The personification of a rising star is now running the kitchen at Corner Table.

She’s Karyn Tomlinson, a French-trained vet of Meritage and Borough. Her menu is a fixed-price format ($45), with four options offered within three courses. Although she’s retained a few of the staples that chef/co-owner Thomas Boemer ingrained into the appetites of his customers — the butter-drenched drop biscuits, the glorious sweet potato doughnuts — Tomlinson has dropped much of the Southern accent that hummed through her boss’ cooking.

Instead, you’ll find the essence of carrots in a color-saturated soup, or pint-size, piping-hot popovers, hazelnut brown and enriched with beef tallow and a Wisconsin-made Beaufort-style cheese.

Her subtle, cerebral cooking is best exemplified in velvety roast lamb, served in a pork bone broth made green with mint, parsley, nettles and watercress, every bite heralding the promise of spring. Or sweet potatoes coaxed into creaminess, with crackling popped wild rice cleverly acting as an opposites-attract textural foil.

She also has a sense of humor, taking a Pronto Pup approach (minus the stick) to prawns. And Tomlinson’s sense of place — and season — is spot on. Witness the foraged sour cherries that landed in her kitchen, now the centerpiece of the most impressive dessert I’ve encountered in ages, a snowball-shaped Pavlova, finished with a rambunctious pop of Meyer lemon sorbet. Yes, this is one career to watch.

Corner Table, 4537 Nicollet Av. S., Mpls., 612-823-0011, Dinner Mon.-Sat.

Meanwhile, near the Guthrie

When Gary Stenberg stepped into the kitchen at Sanctuary last fall, he was walking into a total completing-the-circle moment.

When Sanctuary opened in 2007, Stenberg was at the helm.

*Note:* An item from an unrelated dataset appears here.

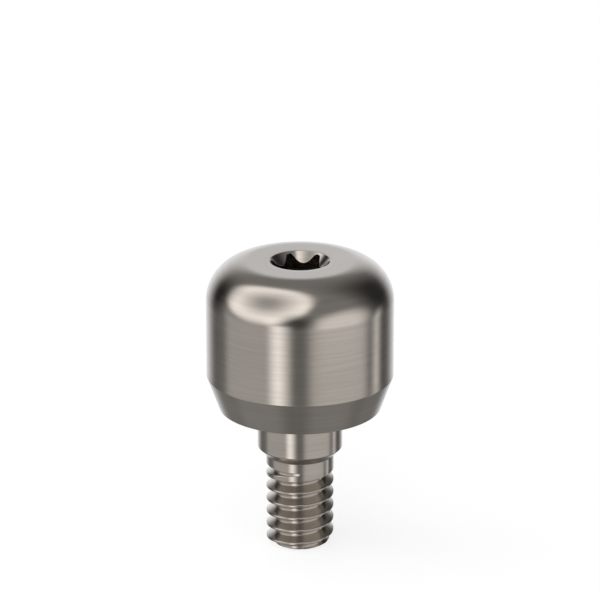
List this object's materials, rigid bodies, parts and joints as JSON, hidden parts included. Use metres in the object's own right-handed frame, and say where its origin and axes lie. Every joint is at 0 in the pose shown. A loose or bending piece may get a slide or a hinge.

But he was quickly replaced by Patrick Atanalian, who went on to spend a decade in the restaurant’s (tiny) kitchen. When he departed last fall, owner Michael Kutscheid (he’s the hospitable presence at the door) offered Stenberg his old job.

How great is that?

Under Atanalian, the menu emphasized whimsy and quirkiness, in a marvelous way: vanilla bean-infused pork, or scallops in a broth of rosé Champagne and a finish of squid ink-dyed flying fish roe.

By comparison, Stenberg’s cooking is much more straightforward, focusing on big flavors underscored by surprise elements. I loved rich, coral-tinted salmon, resting on a savory onion bread pudding and brightened by a hearty tomato relish and a sweet-hot maple finish. Ditto a fork-tender beef filet paired with rich mushrooms, and plump, snappy shrimp, wrapped in smoky bacon, perched on a punchy blue cheese flan, the plate dressed with a no-holds-barred Buffalo sauce. Dessert? A lovely tres leches cake, or a discerning cheese plate.

There’s one major holdover, a five-course tasting menu (available Monday through Thursday) at a double-take-inducing $35 (that price, by the way, has remained unchanged since 2008), easily one of the metro area’s most remarkable dining-out deals.

It’s billed as a “chef’s whim,” and when I ordered it a few weeks ago, Stenberg was composing courses primarily by cherry-picking dishes from up and down the menu. Portions were generous, far beyond the usual tasting menu standard.

Service was as gracious as always. If I had one wish for the restaurant, it would be that Kutscheid would invest in a refresh of the dining room’s decor. The long, narrow space has enchanting bones — heavy timbers and rough-hewed stone, for days — but most everything else has a dated vibe. Stenberg’s contemporary handiwork deserves better.

Sanctuary, 903 Washington Av. S., Mpls., 612-339-5058, Dinner Mon.-Sat.